Saturday, 3 December 2011

The Billy Goat

How stinks that goat on yonder hill,

When all it eats is chlorophyll?

That’s an old poem that my mother had never heard before we moved to England, when I was a child. Our first house in England was a beautiful cottage in Barrington, Cambridge. The house was beside a river with a large garden and for some reason three thatched train carriages in the yard. It was probably the coldest house we ever lived in and the family joke was that the fat on the bacon congealed before it made it to the breakfast table. Having come from a 2,000 acre farm in Maryland, USA, with lots of animals, my mother tried to make us feel at home in our new environment by acquiring a few pets. The first was a miniature apricot poodle to try and replace my lamb that I had to leave behind and the second was a male goat. She brought a male goat home thinking it would be great to keep down the undergrowth alongside the river and for us to play with. Someone saw a sucker when they saw her coming. As adorable as it was as a baby it grew into a very smelly, willful animal that just stood most of the time on a small pillar, with all four feet, that happened to be right outside the front door. Every time you would open the door this increasingly large and stinky goat with horns would knock you down in the rush to get into the house.
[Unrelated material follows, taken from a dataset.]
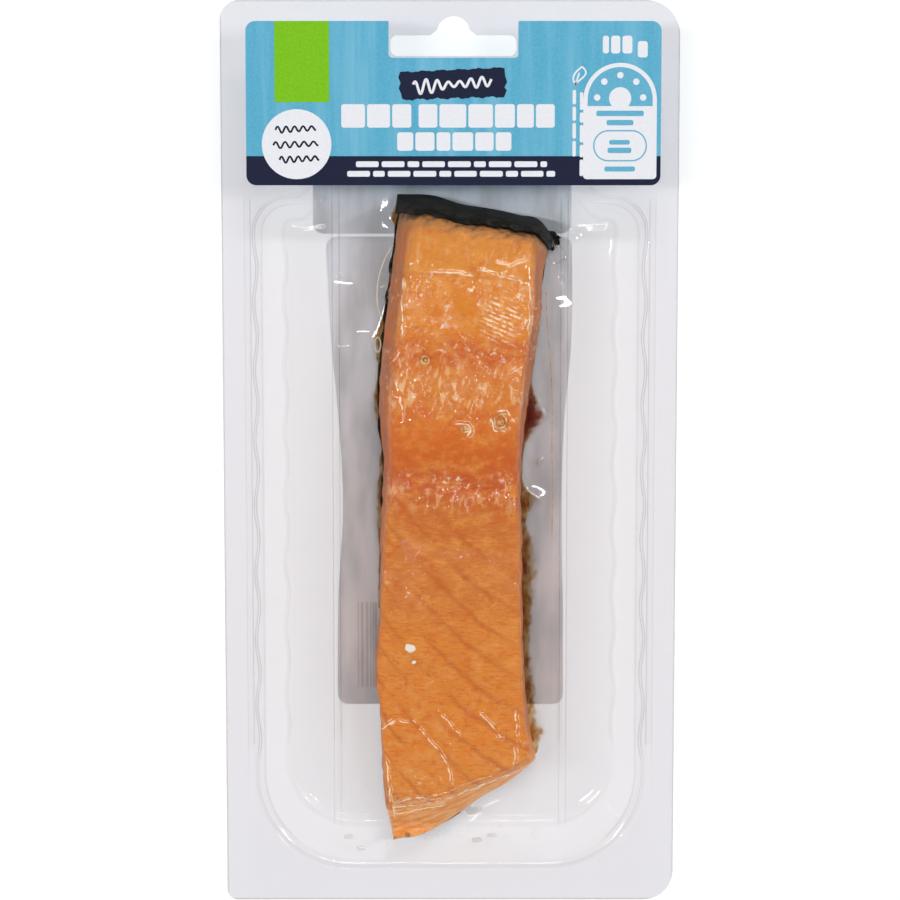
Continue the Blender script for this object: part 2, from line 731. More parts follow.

It became such a menace that my mother tried to find a home for it with all of the local farmers. Everyone of course knowing that you don’t want a male goat, except my mother, who, give her her due, was a fast learner. One day the Vicar passed by, collecting items for the church fete to be held in the common gardens in the town. While drinking his obligatory glass of warm sherry, the vicar was surprised to see that my mother had donated the goat to the cause. After much discussion about her generosity, the Vicar left with the billy goat in hand. I am sure that its ghost still perches on the narrow stump outside the door at the parsonage to this very day.

You see no one wants a male goat, a sad fact but true.